Of course there exists the danger that bringing to consumers' attention that any Sifto products carry a kosher label might lead to their boycotting all Sifto products, kosher together with kosher-free.

How is Sifto Table Salt made?

I expect that the salt-manufacturing process is an open one, explained in publications available to all, viewable in film documentaries, and accessible to inspection, as for example in public tours of Sifto plants.  I wonder if Sifto will offer the same transparency with respect to the kosher-certification component of its manufacturing process?

Specifically, how has Sifto production been modified so as to comply with Jewish religious laws?  How frequent is rabbinical inspection of Sifto plants, and of what does this inspection consist, and is the nature of this inspection available for viewing on videotape?  What are the scientific or engineering qualifications of the rabbinical inspectors?  Will anyone step forward to defend the proposition that as a result of rabbinical supervision, Sifto Table Salt has become purer or more hygienic or more nutritious?  Is there anyone who will claim that Sifto Table Salt is in any detectable way different following kosher certification from what it was before?
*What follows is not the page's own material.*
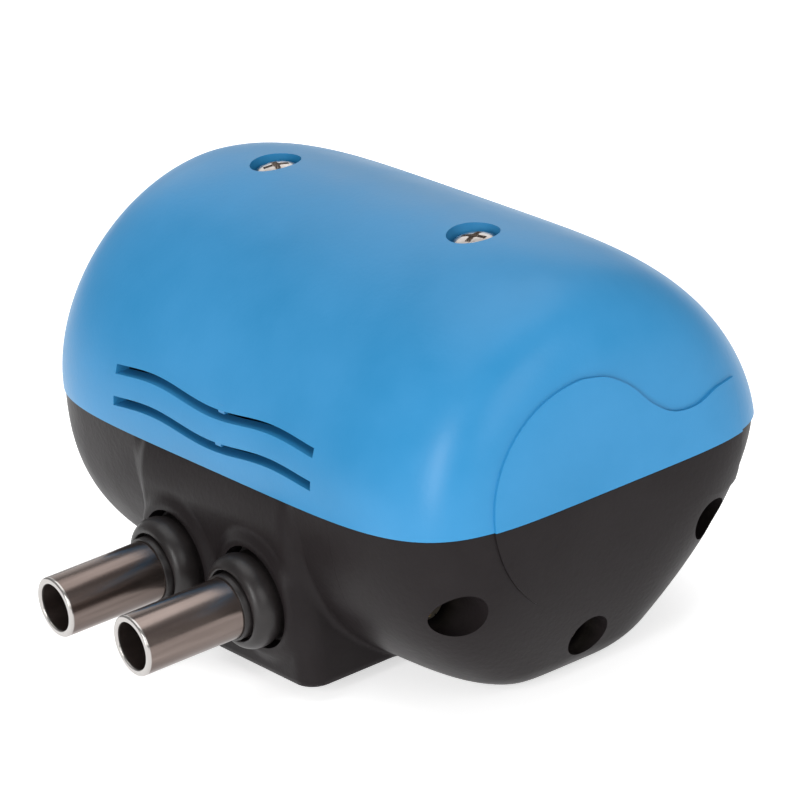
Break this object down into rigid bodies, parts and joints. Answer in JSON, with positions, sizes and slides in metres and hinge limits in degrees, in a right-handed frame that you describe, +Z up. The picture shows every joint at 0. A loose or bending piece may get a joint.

How much does Sifto pay the Council of Orthodox Rabbis?

Could you inform Canadian consumers how much Sifto currently pays the Council of Orthodox Rabbis for the use of the COR 69 label, and how much it has paid over the entire period of kosher certification?
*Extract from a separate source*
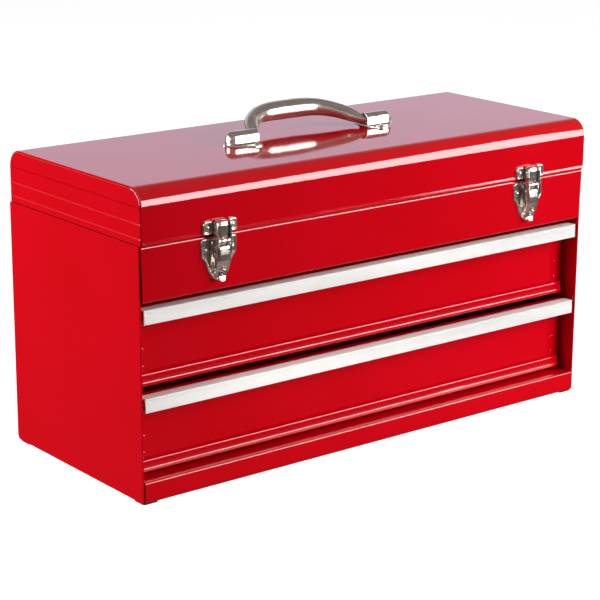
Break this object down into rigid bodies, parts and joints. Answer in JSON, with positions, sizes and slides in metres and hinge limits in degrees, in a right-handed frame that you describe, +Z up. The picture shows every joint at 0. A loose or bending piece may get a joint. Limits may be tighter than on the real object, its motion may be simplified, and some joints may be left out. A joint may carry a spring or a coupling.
{
  "type": "portable tool box with drawers",
  "caption": "Portable steel tool box with a lift-up lid, a folding bail handle, draw latches and full-width sliding drawers under a top compartment.",
  "frame": {"origin": "on the resting surface, under the middle of the whole object's footprint, handle folded back and everything shut", "axes": "+X to the right seen from the front, along the length; +Y from the drawer side towards the hinge; +Z up"},
  "size_m": [0.508, 0.2206, 0.2978],
  "materials": {
    "red_paint": "high gloss enamel on sheet steel",
    "bright_nickel": "bright nickel plating",
    "pull_aluminium": "bright extruded, finely ribbed",
    "black_rubber": "matt"
  },
  "bodies": {
    "case": {"left_side_panel": "red_paint", "right_side_panel": "red_paint", "back_panel": "red_paint", "bottom_pan": "red_paint", "front_fascia": "red_paint", "base_rail": "red_paint", "till_floor": "red_paint", "upper_runner_left": "red_paint", "upper_runner_right": "red_paint", "lower_runner_left": "red_paint", "lower_runner_right": "red_paint", "feet": "black_rubber", "hinge_leaf_case": "red_paint", "hinge_pin": "bright_nickel", "left_latch_base": "bright_nickel", "right_latch_base": "bright_nickel", "latch_base_rivets": "bright_nickel", "left_lever_pin": "bright_nickel", "right_lever_pin": "bright_nickel"},
    "lid": {"lid_wrap": "red_paint", "lid_end_left": "red_paint", "lid_end_right": "red_paint", "hinge_leaf_lid": "red_paint", "handle_bracket_left": "bright_nickel", "handle_bracket_right": "bright_nickel", "handle_rivets": "bright_nickel", "left_latch_strike": "bright_nickel", "right_latch_strike": "bright_nickel", "latch_strike_rivets": "bright_nickel"},
    "handle": {"handle_bail": "bright_nickel"},
    "upper_drawer": {"upper_drawer_front": "red_paint", "upper_drawer_tray": "red_paint", "upper_drawer_pull": "pull_aluminium", "upper_drawer_rivets": "red_paint"},
    "lower_drawer": {"lower_drawer_front": "red_paint", "lower_drawer_tray": "red_paint", "lower_drawer_pull": "pull_aluminium", "lower_drawer_rivets": "red_paint"},
    "left_lever": {"left_latch_lever": "bright_nickel", "left_hook_pin": "bright_nickel"},
    "right_lever": {"right_latch_lever": "bright_nickel", "right_hook_pin": "bright_nickel"},
    "left_hook": {"left_latch_hook": "bright_nickel"},
    "right_hook": {"right_latch_hook": "bright_nickel"}
  },
  "joints": [
    {"name": "lid_hinge", "type": "hinge", "parent": "case", "child": "lid", "pos_m": [0, 0.1081, 0.2239], "axis": [-1, 0, 0], "range_deg": [0, 100]},
    {"name": "handle_fold", "type": "hinge", "parent": "lid", "child": "handle", "pos_m": [0, -0.0003, 0.2773], "axis": [1, 0, 0], "range_deg": [0, 140]},
    {"name": "upper_drawer_slide", "type": "slide", "parent": "case", "child": "upper_drawer", "axis": [0, -1, 0], "range_m": [0, 0.15]},
    {"name": "lower_drawer_slide", "type": "slide", "parent": "case", "child": "lower_drawer", "axis": [0, -1, 0], "range_m": [0, 0.15]},
    {"name": "left_latch_lever", "type": "hinge", "parent": "case", "child": "left_lever", "pos_m": [-0.1762, -0.1066, 0.2185], "axis": [-1, 0, 0], "range_deg": [0, 120]},
    {"name": "right_latch_lever", "type": "hinge", "parent": "case", "child": "right_lever", "pos_m": [0.1802, -0.1066, 0.2185], "axis": [-1, 0, 0], "range_deg": [0, 120]},
    {"name": "left_latch_hook", "type": "hinge", "parent": "left_lever", "child": "left_hook", "pos_m": [-0.1762, -0.1058, 0.208], "axis": [1, 0, 0], "range_deg": [0, 144]},
    {"name": "right_latch_hook", "type": "hinge", "parent": "right_lever", "child": "right_hook", "pos_m": [0.1802, -0.1058, 0.208], "axis": [1, 0, 0], "range_deg": [0, 144]}
  ],
  "couplings": [
    {"joint": "left_latch_hook", "follows": "left_latch_lever", "ratio": 1.2},
    {"joint": "right_latch_hook", "follows": "right_latch_lever", "ratio": 1.2}
  ]
}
Do you know to what ends Council of Orthodox Rabbis kosher-certification earnings are applied?

Do you have information on how Council of Orthodox Rabbis kosher-certification earnings are distributed, as for example what proportion of them goes toward supporting the ethnic cleansing of Palestinians by the State of Israel, or what proportion goes toward the expansion of Israel's nuclear arsenal, or what proportion goes toward agitating in favor of the prosecution by Canada's mis-named "war crimes unit" of non-Jewish East Europeans for conjectured immigration infractions committed more than half a century ago?